Structure and function of an irreversible agonist-β(2) adrenoceptor complex

Abstract

G-protein-coupled receptors (GPCRs) are eukaryotic integral membrane proteins that modulate biological function by initiating cellular signalling in response to chemically diverse agonists. Despite recent progress in the structural biology of GPCRs, the molecular basis for agonist binding and allosteric modulation of these proteins is poorly understood. Structural knowledge of agonist-bound states is essential for deciphering the mechanism of receptor activation, and for structure-guided design and optimization of ligands. However, the crystallization of agonist-bound GPCRs has been hampered by modest affinities and rapid off-rates of available agonists. Using the inactive structure of the human β(2) adrenergic receptor (β(2)AR) as a guide, we designed a β(2)AR agonist that can be covalently tethered to a specific site on the receptor through a disulphide bond. The covalent β(2)AR-agonist complex forms efficiently, and is capable of activating a heterotrimeric G protein. We crystallized a covalent agonist-bound β(2)AR-T4L fusion protein in lipid bilayers through the use of the lipidic mesophase method, and determined its structure at 3.5 Å resolution. A comparison to the inactive structure and an antibody-stabilized active structure (companion paper) shows how binding events at both the extracellular and intracellular surfaces are required to stabilize an active conformation of the receptor. The structures are in agreement with long-timescale (up to 30 μs) molecular dynamics simulations showing that an agonist-bound active conformation spontaneously relaxes to an inactive-like conformation in the absence of a G protein or stabilizing antibody.

Figure 1. Design and function of a covalent agonist

a, Structure of the carazolol-bound β₂AR, receptor in gray cartoon and ligand in yellow sticks, showing distance between isopropyl group and His93^2.64 imidazole. b, Structures of carazolol and the related BABC ligand, covalent ligand FAUC50 and noncovalent analog FAUC72. c, G protein activation assay demonstrating that covalently bound FAUC50 activates the β₂AR.

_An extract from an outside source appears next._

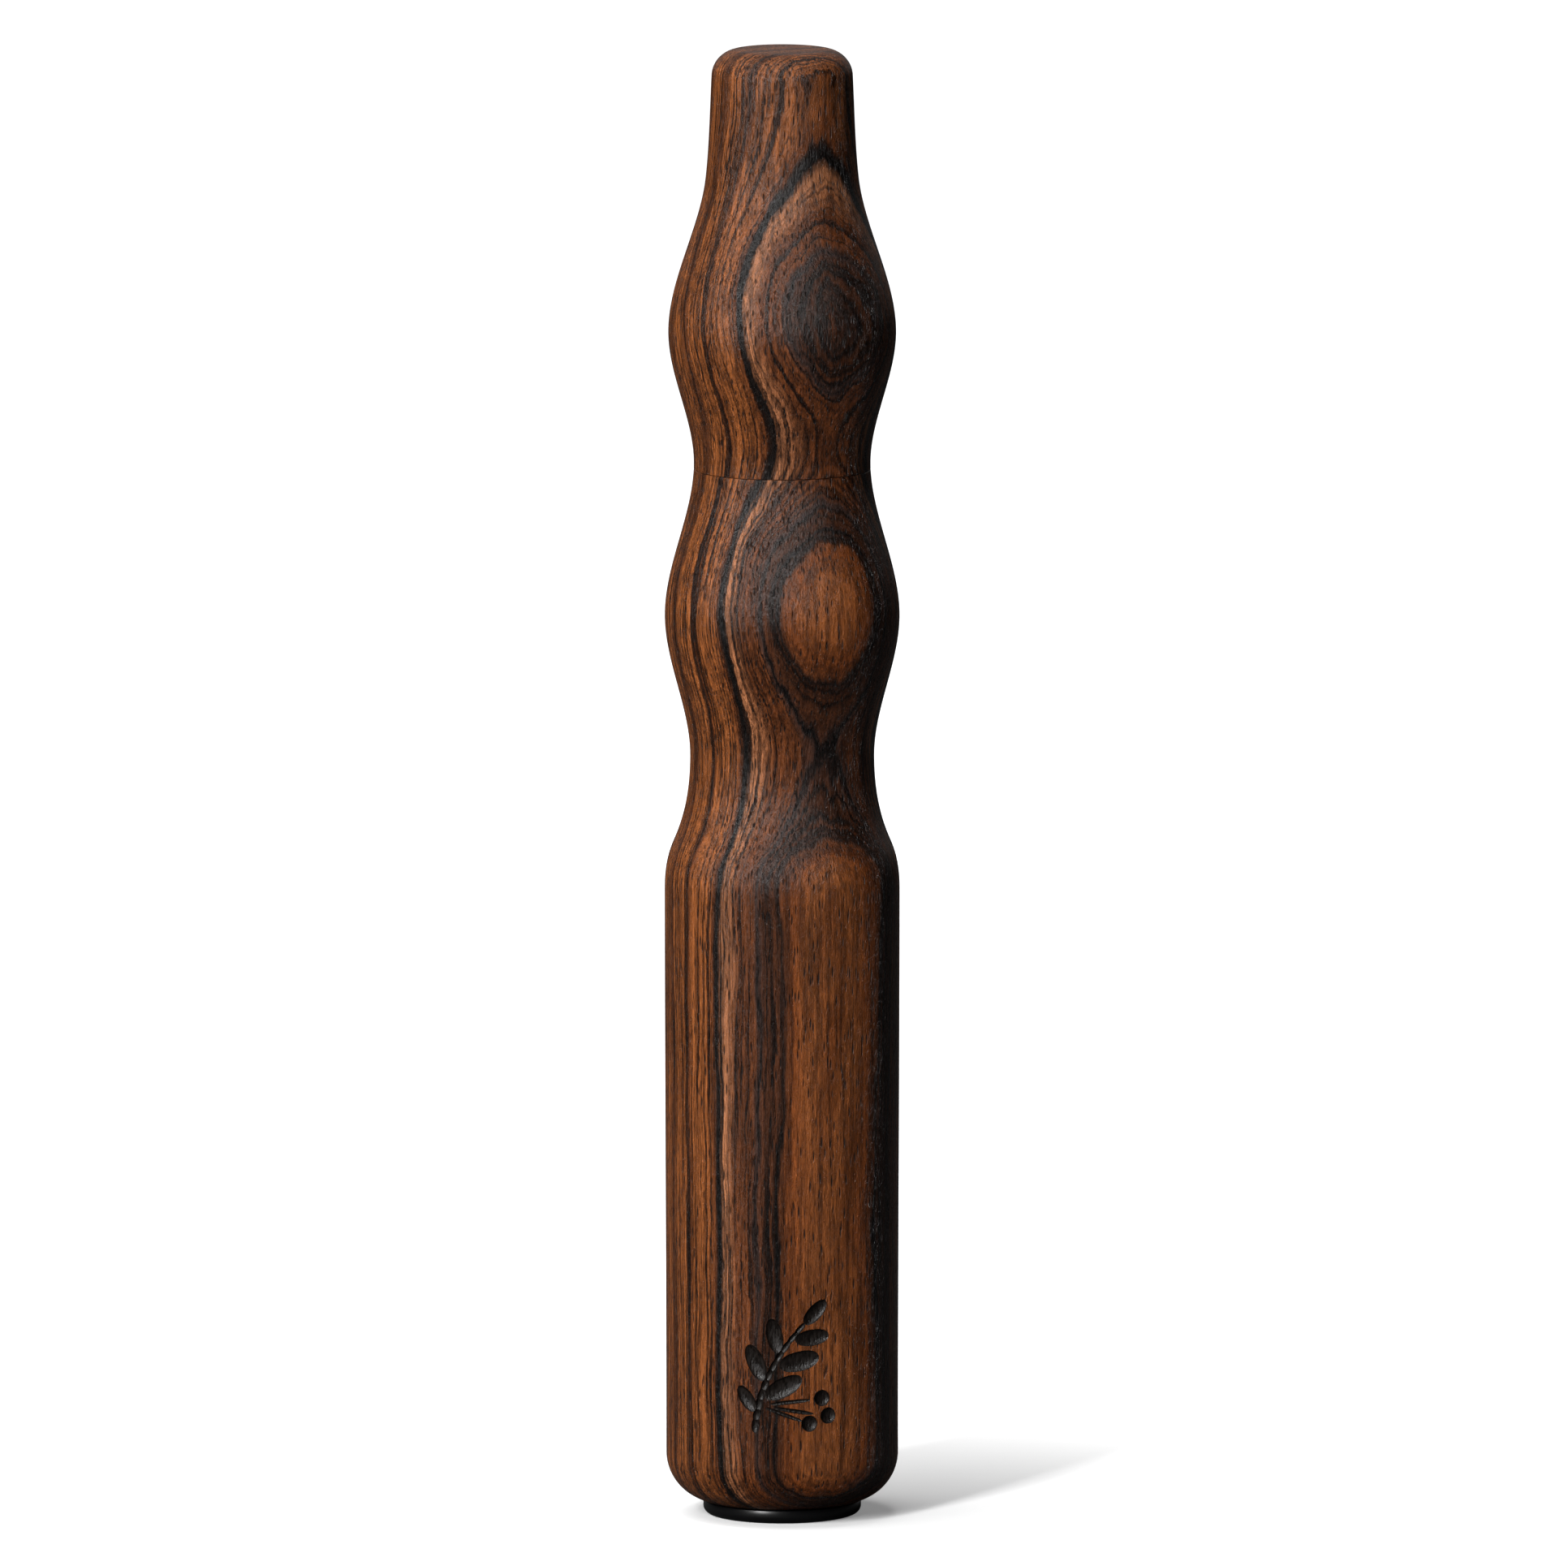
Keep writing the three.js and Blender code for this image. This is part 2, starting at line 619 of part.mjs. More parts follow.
// A split wire ring that sits half in the sleeve's groove and half in the boss's.
function snapRing() {
  const inner = SLEEVE_RADIUS - SNAP_GROOVE_DEPTH + FIT_GAP;
  const outer = bossBore + SNAP_RING_ENTRY;
  const start = SNAP_RING_OPENING;
  const end = 2 * Math.PI - SNAP_RING_OPENING;
  const shape = new THREE.Shape();
  shape.absarc(0, 0, outer, start, end, false);
  shape.absarc(0, 0, inner, end, start, true);
  const geometry = new THREE.ExtrudeGeometry(shape, {
    depth: SNAP_GROOVE_HEIGHT - 2 * SNAP_RING_LOOSENESS,
    bevelEnabled: false,
    curveSegments: SEGMENTS / 2,
  });
  geometry.rotateZ(Math.PI / 2).translate(0, 0, SNAP_GROOVE_BOTTOM + SNAP_RING_LOOSENESS);
  return facingOut(geometry);
}

// A hub on three spokes in a rim. Its lugs pass through the cam slots into the housing's keyways.
function burrLifter() {
  const rimOuter = sleeveBore - RUN_GAP;
  const rimInner = rimOuter - LIFTER_RIM;
  const hubRadius = liftedBore + LIFTER_HUB_WALL;
  const rim = solidOf(ring(rimInner, rimOuter, LIFTER_BOTTOM, lifterTop));
  const hub = solidOf(ring(liftedBore, hubRadius, LIFTER_BOTTOM, lifterTop, SMALL_SEGMENTS));
  return around(LUGS).reduce((made, angle) => {
    const spoke = radialBlock(
      hubRadius - 1,
      rimInner + 0.5,
      SPOKE_WIDTH,
      LIFTER_BOTTOM,
      lifterTop - SPOKE_DROP,
      angle,
    );
    const lug = radialBlock(
      rimOuter - 0.5,
      lugReach,
      LUG_WIDTH,
      LUG_BOTTOM,
      LUG_BOTTOM + LUG_HEIGHT,
      angle,
    );
    return made.add(solidOf(spoke)).add(solidOf(lug));
  }, rim.add(hub));
}

// ---------------------------------------------------------------- housing

// Flange, boss and tube in one moulding, with keyways for the lifter's lugs and countersunk screw holes.
function lowerHousing() {
  const snapOuter = bossBore + SNAP_SEAT_DEPTH;
  const grooveTop = SNAP_GROOVE_BOTTOM + SNAP_GROOVE_HEIGHT;
  const lapRadius = tubeRadius - LAP_DEPTH;
  const lapBottom = LOWER_HOUSING_TOP - LAP_LENGTH;
  const stopRadius = tubeBore - BURR_STOP_WIDTH;
  const stopBottom = LOWER_HOUSING_TOP - BURR_STOP_HEIGHT;
  const body = turned([
    [bossBore, BOSS_BOTTOM],
    [bossRadius, BOSS_BOTTOM],
    [bossRadius, FLANGE_BOTTOM],
    [flangeRadius, FLANGE_BOTTOM],
    [flangeRadius, FLANGE_TOP],
    [tubeRadius, FLANGE_TOP],
    [tubeRadius, lapBottom],
    [lapRadius, lapBottom],
    [lapRadius, LOWER_HOUSING_TOP],
    [stopRadius, LOWER_HOUSING_TOP],
    [stopRadius, stopBottom],
    [tubeBore, stopBottom],
    [tubeBore, FLANGE_TOP],
    [bossBore, FLANGE_TOP],
    [bossBore, grooveTop],
    [snapOuter, grooveTop],
    [snapOuter, SNAP_GROOVE_BOTTOM],
    [bossBore, SNAP_GROOVE_BOTTOM],
  ]);
  const keyed = around(LUGS).reduce((made, angle) => {
    const keyway = radialBlock(
      bossBore - CUT_PAST,
      bossRadius + 0.3,
      LUG_WIDTH + 2 * RUN_GAP,
      BOSS_BOTTOM - CUT_PAST,
      FLANGE_TOP - KEYWAY_ROOF,
      angle,
    );
    return made.subtract(solidOf(keyway));
  }, solidOf(body));
  return around(FLANGE_SCREWS, Math.PI / 2).reduce((made, angle) => {
    const hole = turned(screwOutline(FIT_GAP, FLANGE_TOP + CUT_PAST), SCREW_SEGMENTS);
    hole.translate(screwCircle * Math.cos(angle), screwCircle * Math.sin(angle), 0);
    return made.subtract(solidOf(hole));
  }, keyed);
}

// Outline of a countersunk screw, or with a gap, of the hole it sits in.
function screwOutline(gap, top) {
  const headBottom = FLANGE_BOTTOM + (gap ? -CUT_PAST : 0.1);
  return [
    [0, headBottom],
    [SCREW_HEAD_RADIUS + gap, headBottom],
    [SCREW_HEAD_RADIUS + gap, FLANGE_BOTTOM + 0.3],
    [SCREW_SHANK_RADIUS + gap, FLANGE_BOTTOM + SCREW_HEAD],
    [SCREW_SHANK_RADIUS + gap, top],
    [0, top],
  ];
}

function flangeScrew() {
  const tip = FLANGE_BOTTOM + SCREW_LENGTH;
  const outline = screwOutline(0, tip - SCREW_POINT);
  const body = turned([...outline.slice(0, -1), [0, tip]], SCREW_SEGMENTS);
  const slotEnd = SCREW_HEAD_RADIUS + CUT_PAST;
  const slot = radialBlock(
    -slotEnd,
    slotEnd,
    SCREW_SLOT,
    FLANGE_BOTTOM - CUT_PAST,
    FLANGE_BOTTOM + SCREW_SLOT_DEPTH,
    0,
  );
  return solidOf(body).subtract(solidOf(slot));
}

// A cage over the burrs: a skirt and ring, three legs, and a top plate whose hub carries the shaft's bush.
function housingCap() {
  const innerRadius = tubeRadius - CAP_WALL;
  const ringBottom = LOWER_HOUSING_TOP + FIT_GAP;
  const ringTop = ringBottom + CAP_RING;
  const skirtBottom = LOWER_HOUSING_TOP - LAP_LENGTH + FIT_GAP;
  const plateBottom = CAP_TOP - CAP_PLATE;
  const hubRadius = bushBore + CAP_HUB_WALL;
  const hubBottom = bushFlangeTop + FIT_GAP;
  const skirt = turned([
    [tubeRadius - LAP_DEPTH + FIT_GAP, skirtBottom],
    [tubeRadius, skirtBottom],
    [tubeRadius, ringTop],
    [innerRadius, ringTop],
    [innerRadius, ringBottom],
    [tubeRadius - LAP_DEPTH + FIT_GAP, ringBottom],
  ]);
  const topRing = ring(innerRadius, tubeRadius, plateBottom, CAP_TOP);
  const hub = ring(bushBore, hubRadius, hubBottom, CAP_TOP, SMALL_SEGMENTS);
  const start = solidOf(skirt).add(solidOf(topRing)).add(solidOf(hub));
  return around(LUGS, Math.PI / 2).reduce((made, angle) => {
    const leg = radialBlock(
      innerRadius + 0.3,
      tubeRadius - 0.4,
      CAP_LEG,
      ringTop - 1,
      plateBottom + 1,
      angle,
    );
    const arm = radialBlock(
      hubRadius - 0.8,
      innerRadius + 0.5,
      CAP_ARM,
      plateBottom,
      CAP_TOP - CAP_ARM_DROP,
      angle,
    );
    return made.add(solidOf(leg)).add(solidOf(arm));
  }, start);
}

// ---------------------------------------------------------------- burrs, driver and what carries them

function innerBurr() {
  const bore = driverRadius + FIT_GAP;
  const fineTop = BURR_BOTTOM + FINE_ZONE;
  const mean = (crest) => crest - TOOTH_DEPTH / 2;
  return toothed([
    [bore, BURR_BOTTOM, 0],
    [mean(coneBaseRadius), BURR_BOTTOM, TOOTH_DEPTH],
    [mean(coneWaistRadius), fineTop, TOOTH_DEPTH],
    [mean((coneWaistRadius + coneTopRadius) / 2), (fineTop + coneTop) / 2, TOOTH_DEPTH * 2],
    [mean(coneTopRadius), coneTop - CONE_SHOULDER, TOOTH_DEPTH],
    [coneTopRadius - CONE_SHOULDER, coneTop, 0],
    [bore, coneTop, 0],
  ]);
}

function outerBurr() {
  const top = LOWER_HOUSING_TOP - BURR_STOP_HEIGHT - FIT_GAP;
  const fineTop = BURR_BOTTOM + FINE_ZONE;
  const mean = (crest) => crest + TOOTH_DEPTH / 2;
  return toothed([
    [outerBurrRadius, BURR_BOTTOM, 0],
    [outerBurrRadius, top, 0],
    [mean(coneWaistRadius + BURR_GAP + MOUTH_WIDENING), top, TOOTH_DEPTH],
    [mean(coneWaistRadius + BURR_GAP), fineTop, TOOTH_DEPTH],
    [mean(coneBaseRadius + BURR_GAP), BURR_BOTTOM, TOOTH_DEPTH],
  ]);
}

// A flanged sleeve keyed to the shaft. The cone is seated on its flange.
function burrDriver() {
  const flangeTop = BURR_BOTTOM - FIT_GAP;
  const body = turned(
    [
      [0, driverZ],
      [driverFlangeRadius, driverZ],
      [driverFlangeRadius, flangeTop],
      [driverRadius, flangeTop],
      [driverRadius, coneTop + DRIVER_ABOVE_CONE],
      [0, coneTop + DRIVER_ABOVE_CONE],
    ],
    SMALL_SEGMENTS,
  );
  const driverTop = coneTop + DRIVER_ABOVE_CONE;
  const hole = raised(hexagon(hexHole), driverZ - CUT_PAST, driverTop + CUT_PAST);
  return solidOf(body).subtract(solidOf(hole));
}

function thrustWasher() {
  const washerTop = washerZ + WASHER_THICKNESS;
  return ring(liftedBore, liftedBore + WASHER_WIDTH, washerZ, washerTop, SMALL_SEGMENTS);
}

function shaftBush() {
  const body = turned(
    [
      [0, bushBottom],
      [bushFlangeRadius, bushBottom],
      [bushFlangeRadius, bushFlangeTop],
      [bushRadius, bushFlangeTop],
      [bushRadius, bushTop],
      [0, bushTop],
    ],
    SMALL_SEGMENTS,
  );
  const hole = raised(hexagon(hexHole), bushBottom - CUT_PAST, bushTop + CUT_PAST);
  return solidOf(body).subtract(solidOf(hole));
}

// A push-on clip above the bush. Cuts at the corners of its hole leave tongues that grip the shaft.
function shaftClip() {
  const bottom = bushTop + FIT_GAP;
  const top = bottom + CLIP_THICKNESS;
  const radius = hexHoleCorner + CLIP_WIDTH;
  const [under, over] = [bottom - CUT_PAST, top + CUT_PAST];
  const disc = solidOf(ring(0, radius, bottom, top, SMALL_SEGMENTS));
  const hole = solidOf(raised(hexagon(hexHole), under, over));
  return around(6).reduce((made, angle) => {
    const cut = radialBlock(hexCorner - 0.5, hexCorner + 1.3, 0.8, under, over, angle);
    return made.subtract(solidOf(cut));
  }, disc.subtract(hole));
}

// The spring stands on the cone and bears on the bush's flange.
function burrSpring() {
  const low = coneTop + FIT_GAP + SPRING_WIRE_RADIUS;
  const high = bushBottom - FIT_GAP - SPRING_WIRE_RADIUS;
  const radius = driverRadius + FIT_GAP + SPRING_WIRE_RADIUS + SPRING_ROOM;
  class Helix extends THREE.Curve {
    getPoint(t) {
      const angle = t * SPRING_TURNS * 2 * Math.PI;
      const z = low + t * (high - low);
      return new THREE.Vector3(radius * Math.cos(angle), radius * Math.sin(angle), z);
    }
  }
  const wire = new THREE.Shape().absarc(0, 0, SPRING_WIRE_RADIUS, 0, 2 * Math.PI, false);
  const geometry = new THREE.ExtrudeGeometry(wire, {
    steps: SPRING_TURNS * 12,
    curveSegments: 3,
    extrudePath: new Helix(),
    bevelEnabled: false,
  });
  return facingOut(geometry);
}

// ---------------------------------------------------------------- the assembly

const millBody = new THREE.Group();
millBody.add(
  piece("barrel_wood", geometryOf(barrelWood()), hardwood),
  piece("housing_lower", geometryOf(lowerHousing()), blackPlastic),
  piece("housing_cap", geometryOf(housingCap()), blackPlastic),
  piece("outer_burr", outerBurr(), ceramic),
  piece("snap_ring", snapRing(), steel),
);
around(FLANGE_SCREWS, Math.PI / 2).forEach((angle, i) => {
  const screw = piece(`flange_screw_${i + 1}`, geometryOf(flangeScrew()), steel);
  screw.position.set(screwCircle * Math.cos(angle), screwCircle * Math.sin(angle), 0);
  screw.rotation.z = angle;
  millBody.add(screw);
});

const head = new THREE.Group();
head.add(
  piece("head_wood", headWood(), hardwood),
  piece("head_socket", geometryOf(headSocket()), acetal),
);

const drive = new THREE.Group();
drive.add(
  piece("drive_shaft", geometryOf(driveShaft()), alloy),
  piece("shaft_bush", geometryOf(shaftBush()), acetal),
  piece("shaft_clip", geometryOf(shaftClip()), steel),
  piece("shaft_end_screw", geometryOf(shaftEndScrew()), steel),
);

const grindingCone = new THREE.Group();
grindingCone.add(
  piece("inner_burr", innerBurr(), ceramic),
  piece("burr_driver", geometryOf(burrDriver()), acetal),
  piece("burr_spring", burrSpring(), steel),
);

const adjuster = new THREE.Group();
adjuster.add(piece("adjusting_ring", geometryOf(adjustingRing()), blackPlastic));

const lifter = new THREE.Group();
lifter.add(
  piece("burr_lifter", geometryOf(burrLifter()), blackPlastic),
  piece("thrust_washer", thrustWasher(), steel),
);

const mill = new THREE.Group();
mill.add(millBody, head, drive, grindingCone, adjuster, lifter);

export default mill;
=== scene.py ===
# %% [markdown]
# # A turned hardwood pepper mill
# The mill is a wooden barrel and a wooden head, both turned on a lathe, around a ceramic grinding
# mechanism. It stands on a black ring, and turning that ring sets how fine it grinds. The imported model
# gives every size and place, and this script makes the surfaces that a person sees: the wood with its
# figure, the carved mark near the foot, the ring, and the parts that show from below or with the head
# lifted off. It is written in cells, to be read from top to bottom.

import math

import bpy
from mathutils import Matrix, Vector


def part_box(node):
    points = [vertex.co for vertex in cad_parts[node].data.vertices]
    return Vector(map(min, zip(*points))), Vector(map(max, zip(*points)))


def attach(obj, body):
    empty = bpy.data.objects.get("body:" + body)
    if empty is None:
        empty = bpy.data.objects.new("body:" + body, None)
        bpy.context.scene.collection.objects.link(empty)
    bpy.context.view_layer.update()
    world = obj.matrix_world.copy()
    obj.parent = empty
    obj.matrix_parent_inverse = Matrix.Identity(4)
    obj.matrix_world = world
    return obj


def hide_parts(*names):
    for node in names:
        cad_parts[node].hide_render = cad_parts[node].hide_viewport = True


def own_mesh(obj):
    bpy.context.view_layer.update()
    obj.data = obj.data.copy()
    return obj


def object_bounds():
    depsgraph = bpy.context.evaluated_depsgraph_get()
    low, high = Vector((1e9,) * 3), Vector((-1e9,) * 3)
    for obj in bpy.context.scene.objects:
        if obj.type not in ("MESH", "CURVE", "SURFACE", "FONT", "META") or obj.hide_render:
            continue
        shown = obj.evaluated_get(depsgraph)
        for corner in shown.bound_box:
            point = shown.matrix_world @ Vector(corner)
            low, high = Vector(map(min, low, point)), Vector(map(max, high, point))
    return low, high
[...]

Figure 2. Comparison of agonist bound β₂AR structures

Comparison of the covalent FAUC50-bound β₂AR^H93CT4L (left panels, blue cartoon, ligand carbons in purple), BI-167107-bound β₂AR-T4L/nanobody (β₂AR-Nb80) complex (middle panels, orange cartoon, ligand carbons in green), and carazolol-bound β₂AR-T4L (right panels, cyan cartoon, ligand carbons in yellow). a, Hormone binding site with interactions between ligands and receptors. TMs 6 and 7 with residues Phe289, Asn293, and Try308 are omitted for clarity. b, Comparison of the cytoplasmic surfaces showing differences in TMs 5 and 6. Superimposed β₂AR-Nb80 complex is also shown in left panel as a transparent cartoon, and arrows indicate rigid body movements. c, Conformational switch region with residues Ile121^3.40, Pro211^5.50, and Phe282^6.44 from TMs 3, 5, and 6 (other TMs transparent). Sidechains are shown in van der Waals sphere representation. A dashed line is shown at an equivalent position in each receptor.

Figure 3. Molecular dynamics simulations

a, An unbiased simulation initiated from the nanobody complex (β₂AR-Nb80) structure, with the agonist BI-167107 bound but the nanobody removed (magenta), and a carazolol-bound simulation initiated from the inactive structure (β₂AR-Cz) (blue). (top) Distance between C_α atoms of Arg131^3.50 and Leu272^6.34, and (bottom) RMSD of non-symmetric non-hydrogen atoms in residues Ile121^3.40 and Phe282^6.44. Dashed lines indicate corresponding quantities from crystal structures. b, Cytoplasmic view of the simulated agonist-bound receptor after 30 μs, compared to the β₂AR-Nb80 (left) and β₂AR-FAUC50 (right) structures. The conformations of intracellular loop 2, Tyr219^5.58, and Glu268^6.30 shown for the agonist-bound simulation differ from β₂AR-FAUC50, but have been observed in inactiveβ₂AR simulations and in other inactive-state GPCR structures. c, Proposed energy landscape model, in which both an agonist and a cytoplasmic binding partner are required to stabilize the fully active receptor conformation [R*] over intermediate [R′ and R″] and inactive [R] states.